Stated goal:
Quote the whole listing verbatim.

+ + +

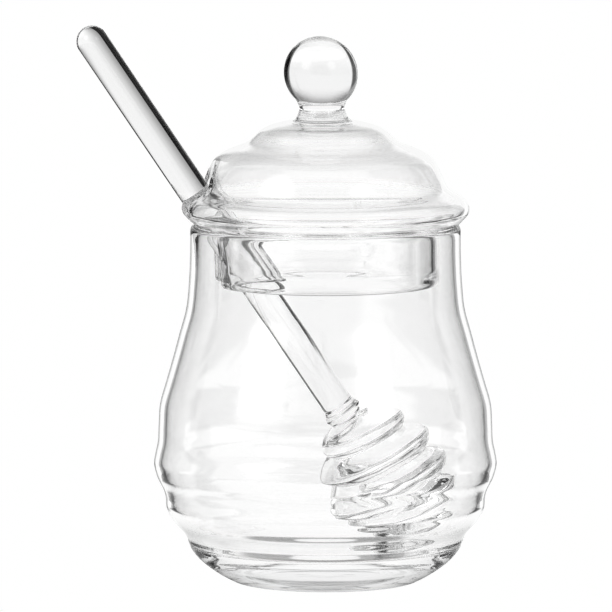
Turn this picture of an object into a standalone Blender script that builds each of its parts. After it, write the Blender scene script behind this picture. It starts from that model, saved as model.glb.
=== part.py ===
"""A blown glass honey jar, its domed lid and a glass honey dipper, at real size in metres, +Z up.

The origin is the centre of the jar's flat base, on the jar's axis. The front faces -Y.
The dipper leans out to -X through a notch pressed into the lid, and its ridged head lies
low in the jar on the +X side. The three pieces only rest on each other.
"""

import math

import bmesh
import bpy
from mathutils import Matrix, Vector

MM = 0.001

# Sizes of the jar.
BASE_RADIUS = 24.7 * MM
JAR_HEIGHT = 93.4 * MM
NECK_RADIUS = 35.4 * MM
WALL = 2.1 * MM
RIM_ROUND = 1.05 * MM
FLOOR_HEIGHT = 5.5 * MM
# The outer wall from the foot to the neck, as height and radius: three soft ridges low
# down, at 9, 19 and 31 mm, then the shoulder narrowing to the neck.
JAR_WALL = (
    (1.9, 28.2),
    (4.9, 32.4),
    (8.0, 35.2),
    (10.3, 36.2),
    (12.7, 37.4),
    (15.7, 40.1),
    (18.9, 41.7),
    (21.8, 42.0),
    (24.2, 42.7),
    (27.2, 44.2),
    (30.6, 45.0),
    (33.6, 44.6),
    (36.6, 44.0),
    (41.0, 43.8),
    (46.5, 43.4),
    (52.6, 41.7),
    (58.9, 39.9),
    (65.2, 38.2),
    (71.6, 36.5),
    (78.5, 35.8),
    (85.0, 35.5),
)
# The inside, from the lowest ridge to the middle of the floor.
JAR_INSIDE_FOOT = ((9.2, 32.9), (7.4, 29.6), (6.4, 25.0), (5.8, 15.0))

# Sizes of the lid. It rests on the jar's rim, with a small gap.
REST_GAP = 0.3 * MM
KNOB_HEIGHT = 133.4 * MM
KNOB_RADIUS = 9.7 * MM
NECK_WAIST = (124.2, 5.8)
# The outside from under the knob to the flange's lower edge, as height and radius.
LID_TOP = (
    (121.3, 7.2),
    (120.6, 10.4),
    (119.7, 13.8),
    (118.4, 16.4),
    (116.8, 18.2),
    (115.2, 20.2),
    (113.6, 24.2),
    (112.1, 27.2),
    (110.2, 29.2),
    (106.6, 31.0),
    (103.6, 32.2),
    (102.2, 33.6),
    (100.7, 36.1),
    (98.7, 37.5),
    (96.8, 37.5),
    (95.2, 36.3),
)
FLANGE_REST = (34.6, 32.4)
SKIRT_RADIUS = 29.8 * MM
SKIRT_WALL = 2.0 * MM
SKIRT_BOTTOM = 78.0 * MM
# The dome and the hollow flange are one thin blown wall; the neck under the knob is solid.
DOME_WALL = 1.5 * MM
# The inside between the skirt and the flange's hollow.
SKIRT_TO_FLANGE = ((91.0, 27.8), (93.0, 28.3), (94.6, 29.6))
# Above this height the lid leans a little to -X, by this share of the height gained.
LEAN_START = 98.0 * MM
LEAN = 0.035

# Sizes of the dipper, and how it lies: its axis crosses the jar's axis at DIPPER_CROSSING,
# slopes down to +X and is turned a little about +Z, so that its top end comes forward.
ROD_RADIUS = 4.1 * MM
DIPPER_CROSSING = 50.8 * MM
DIPPER_SLOPE = math.radians(56.2)
DIPPER_TURN = math.radians(8.0)
ROD_TOP = 110.2 * MM
COLLAR_PLACE = 8.2 * MM
COLLAR_SWELL = 0.9 * MM
HEAD_CENTRE = 30.0 * MM
HEAD_HALF_LENGTH = 21.0 * MM
HEAD_RADIUS = 16.8 * MM
RIDGE_PITCH = 8.1 * MM
RIDGE_DEPTH = 3.9 * MM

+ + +

Final answer:
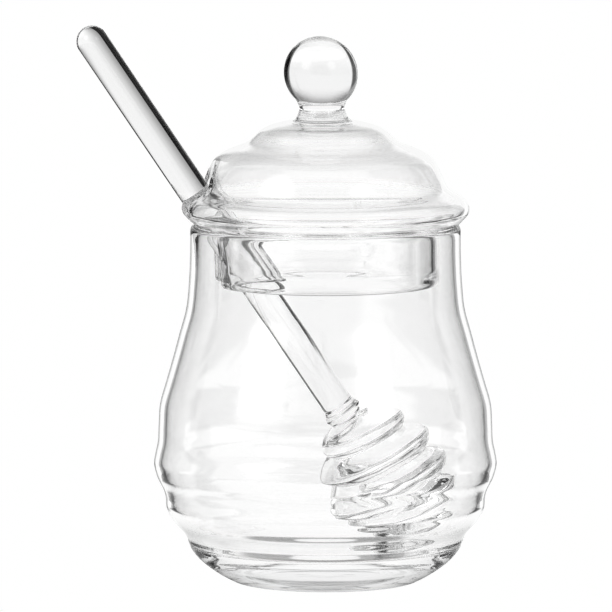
Turn this picture of an object into a standalone Blender script that builds each of its parts. After it, write the Blender scene script behind this picture. It starts from that model, saved as model.glb.
=== part.py ===
"""A blown glass honey jar, its domed lid and a glass honey dipper, at real size in metres, +Z up.

The origin is the centre of the jar's flat base, on the jar's axis. The front faces -Y.
The dipper leans out to -X through a notch pressed into the lid, and its ridged head lies
low in the jar on the +X side. The three pieces only rest on each other.
"""

import math

import bmesh
import bpy
from mathutils import Matrix, Vector

MM = 0.001

# Sizes of the jar.
BASE_RADIUS = 24.7 * MM
JAR_HEIGHT = 93.4 * MM
NECK_RADIUS = 35.4 * MM
WALL = 2.1 * MM
RIM_ROUND = 1.05 * MM
FLOOR_HEIGHT = 5.5 * MM
# The outer wall from the foot to the neck, as height and radius: three soft ridges low
# down, at 9, 19 and 31 mm, then the shoulder narrowing to the neck.
JAR_WALL = (
    (1.9, 28.2),
    (4.9, 32.4),
    (8.0, 35.2),
    (10.3, 36.2),
    (12.7, 37.4),
    (15.7, 40.1),
    (18.9, 41.7),
    (21.8, 42.0),
    (24.2, 42.7),
    (27.2, 44.2),
    (30.6, 45.0),
    (33.6, 44.6),
    (36.6, 44.0),
    (41.0, 43.8),
    (46.5, 43.4),
    (52.6, 41.7),
    (58.9, 39.9),
    (65.2, 38.2),
    (71.6, 36.5),
    (78.5, 35.8),
    (85.0, 35.5),
)
# The inside, from the lowest ridge to the middle of the floor.
JAR_INSIDE_FOOT = ((9.2, 32.9), (7.4, 29.6), (6.4, 25.0), (5.8, 15.0))

# Sizes of the lid. It rests on the jar's rim, with a small gap.
REST_GAP = 0.3 * MM
KNOB_HEIGHT = 133.4 * MM
KNOB_RADIUS = 9.7 * MM
NECK_WAIST = (124.2, 5.8)
# The outside from under the knob to the flange's lower edge, as height and radius.
LID_TOP = (
    (121.3, 7.2),
    (120.6, 10.4),
    (119.7, 13.8),
    (118.4, 16.4),
    (116.8, 18.2),
    (115.2, 20.2),
    (113.6, 24.2),
    (112.1, 27.2),
    (110.2, 29.2),
    (106.6, 31.0),
    (103.6, 32.2),
    (102.2, 33.6),
    (100.7, 36.1),
    (98.7, 37.5),
    (96.8, 37.5),
    (95.2, 36.3),
)
FLANGE_REST = (34.6, 32.4)
SKIRT_RADIUS = 29.8 * MM
SKIRT_WALL = 2.0 * MM
SKIRT_BOTTOM = 78.0 * MM
# The dome and the hollow flange are one thin blown wall; the neck under the knob is solid.
DOME_WALL = 1.5 * MM
# The inside between the skirt and the flange's hollow.
SKIRT_TO_FLANGE = ((91.0, 27.8), (93.0, 28.3), (94.6, 29.6))
# Above this height the lid leans a little to -X, by this share of the height gained.
LEAN_START = 98.0 * MM
LEAN = 0.035

# Sizes of the dipper, and how it lies: its axis crosses the jar's axis at DIPPER_CROSSING,
# slopes down to +X and is turned a little about +Z, so that its top end comes forward.
ROD_RADIUS = 4.1 * MM
DIPPER_CROSSING = 50.8 * MM
DIPPER_SLOPE = math.radians(56.2)
DIPPER_TURN = math.radians(8.0)
ROD_TOP = 110.2 * MM
COLLAR_PLACE = 8.2 * MM
COLLAR_SWELL = 0.9 * MM
HEAD_CENTRE = 30.0 * MM
HEAD_HALF_LENGTH = 21.0 * MM
HEAD_RADIUS = 16.8 * MM
RIDGE_PITCH = 8.1 * MM
RIDGE_DEPTH = 3.9 * MM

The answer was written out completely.